Your ability to feel comfortable with self-disclosure is an indication that you have something in common with the referrer, which is an indication that the coach that worked for them might work for you. And, the referrer can then tell you if they think the coach will be good for that purpose (yes, it can be that simple and straightforward!).
- Personal Interest: As the referrer talks about the coach, there is a palpable respect and appreciation.
Your interest in getting to know the coach goes up as the conversation progresses.
What Doesn’t Matter
There are a number of selection criteria that are less predictive than others, including:
- Academic degrees from prestigious institutions. (Perhaps more useful for technical consulting?)
- Industry expertise can provide some context to a coach, but is a minor success factor.
- If magazine cover grooming and polished presentations are primary sales tools of the coach, look elsewhere.

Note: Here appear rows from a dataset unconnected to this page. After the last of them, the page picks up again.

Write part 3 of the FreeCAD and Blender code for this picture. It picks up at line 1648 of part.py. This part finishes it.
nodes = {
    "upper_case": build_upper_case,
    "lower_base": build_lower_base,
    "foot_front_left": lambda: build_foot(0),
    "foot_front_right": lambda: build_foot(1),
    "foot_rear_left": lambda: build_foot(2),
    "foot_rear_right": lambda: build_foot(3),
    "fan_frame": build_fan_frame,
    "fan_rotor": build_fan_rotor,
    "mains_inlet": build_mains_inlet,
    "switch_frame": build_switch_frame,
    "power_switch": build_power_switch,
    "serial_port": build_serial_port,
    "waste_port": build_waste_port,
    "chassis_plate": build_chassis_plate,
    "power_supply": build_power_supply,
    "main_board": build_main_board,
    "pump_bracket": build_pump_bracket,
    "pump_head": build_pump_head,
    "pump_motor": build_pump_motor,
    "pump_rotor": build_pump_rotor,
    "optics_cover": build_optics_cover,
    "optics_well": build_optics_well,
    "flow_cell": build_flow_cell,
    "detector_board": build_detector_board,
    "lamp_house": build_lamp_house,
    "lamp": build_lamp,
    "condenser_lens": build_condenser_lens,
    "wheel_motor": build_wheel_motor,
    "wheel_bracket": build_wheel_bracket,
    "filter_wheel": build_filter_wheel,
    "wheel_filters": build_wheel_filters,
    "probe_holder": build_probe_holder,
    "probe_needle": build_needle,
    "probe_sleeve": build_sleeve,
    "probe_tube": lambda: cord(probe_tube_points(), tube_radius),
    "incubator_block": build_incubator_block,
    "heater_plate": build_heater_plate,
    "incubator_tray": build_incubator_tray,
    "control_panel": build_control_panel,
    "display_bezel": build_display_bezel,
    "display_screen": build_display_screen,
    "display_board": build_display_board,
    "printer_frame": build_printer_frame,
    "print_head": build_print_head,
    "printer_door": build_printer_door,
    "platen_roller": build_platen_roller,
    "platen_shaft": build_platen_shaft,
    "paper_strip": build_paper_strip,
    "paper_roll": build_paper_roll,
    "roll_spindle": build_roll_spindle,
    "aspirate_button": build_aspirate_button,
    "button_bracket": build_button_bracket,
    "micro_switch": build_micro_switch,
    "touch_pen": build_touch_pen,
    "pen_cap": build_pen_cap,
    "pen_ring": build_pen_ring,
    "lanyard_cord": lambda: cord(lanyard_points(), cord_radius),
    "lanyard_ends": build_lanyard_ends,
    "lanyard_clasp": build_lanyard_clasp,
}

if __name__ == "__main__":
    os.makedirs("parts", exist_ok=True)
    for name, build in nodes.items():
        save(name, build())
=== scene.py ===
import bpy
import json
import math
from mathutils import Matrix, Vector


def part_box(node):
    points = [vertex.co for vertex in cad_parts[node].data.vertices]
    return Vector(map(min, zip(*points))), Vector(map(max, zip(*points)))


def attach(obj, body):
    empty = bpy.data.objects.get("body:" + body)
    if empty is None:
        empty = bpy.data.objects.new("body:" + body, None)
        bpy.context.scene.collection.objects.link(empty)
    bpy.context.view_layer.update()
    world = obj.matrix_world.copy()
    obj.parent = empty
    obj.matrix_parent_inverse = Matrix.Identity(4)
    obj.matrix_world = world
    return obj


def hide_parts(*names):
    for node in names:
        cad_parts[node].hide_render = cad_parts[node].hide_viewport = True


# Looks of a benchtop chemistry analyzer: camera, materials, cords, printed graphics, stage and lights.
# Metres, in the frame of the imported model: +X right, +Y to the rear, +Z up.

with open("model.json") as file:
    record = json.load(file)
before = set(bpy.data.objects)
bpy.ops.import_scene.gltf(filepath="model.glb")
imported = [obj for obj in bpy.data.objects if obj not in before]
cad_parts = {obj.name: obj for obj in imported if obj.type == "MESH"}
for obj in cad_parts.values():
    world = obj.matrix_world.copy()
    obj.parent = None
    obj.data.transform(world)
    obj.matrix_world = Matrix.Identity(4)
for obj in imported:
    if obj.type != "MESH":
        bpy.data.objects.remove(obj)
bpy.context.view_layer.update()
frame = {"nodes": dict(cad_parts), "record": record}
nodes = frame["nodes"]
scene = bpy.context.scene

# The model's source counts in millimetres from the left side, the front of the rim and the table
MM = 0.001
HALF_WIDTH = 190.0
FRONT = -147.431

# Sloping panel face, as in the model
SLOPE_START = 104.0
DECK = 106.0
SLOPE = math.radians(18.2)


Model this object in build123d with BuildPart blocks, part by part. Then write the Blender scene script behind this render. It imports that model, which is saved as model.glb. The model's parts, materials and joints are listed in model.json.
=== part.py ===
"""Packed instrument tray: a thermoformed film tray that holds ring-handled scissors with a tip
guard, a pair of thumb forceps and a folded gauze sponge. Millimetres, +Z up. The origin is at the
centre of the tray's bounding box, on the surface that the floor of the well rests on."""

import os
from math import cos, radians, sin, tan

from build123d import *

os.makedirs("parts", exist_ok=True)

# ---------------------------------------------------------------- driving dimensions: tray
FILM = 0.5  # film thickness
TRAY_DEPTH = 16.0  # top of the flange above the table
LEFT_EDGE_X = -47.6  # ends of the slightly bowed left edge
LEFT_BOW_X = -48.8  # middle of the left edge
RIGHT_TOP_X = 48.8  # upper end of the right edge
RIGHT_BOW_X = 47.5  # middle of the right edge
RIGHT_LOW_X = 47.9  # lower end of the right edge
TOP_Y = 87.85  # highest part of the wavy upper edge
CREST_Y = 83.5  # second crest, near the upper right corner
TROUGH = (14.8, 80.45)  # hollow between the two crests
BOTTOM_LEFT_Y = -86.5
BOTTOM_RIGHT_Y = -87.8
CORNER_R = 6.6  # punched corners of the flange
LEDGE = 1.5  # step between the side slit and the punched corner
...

- Early, enthusiastic presentation of the latest books and most popular leadership theories.
Three principles for the First Encounter
Each comes with a warning.
Trust your intuition.
Chemistry matters. On the other hand, be mindful of the criteria you are using to evaluate.
Remember, you are the customer.
You get to decide. On the other hand, an extended decision can mean you aren’t committed.
Do you feel heard?
Is the coach comfortable with you and your needs/issues? On the other hand, does the coach offer more than listening empathetically? Do you get a sense of substance?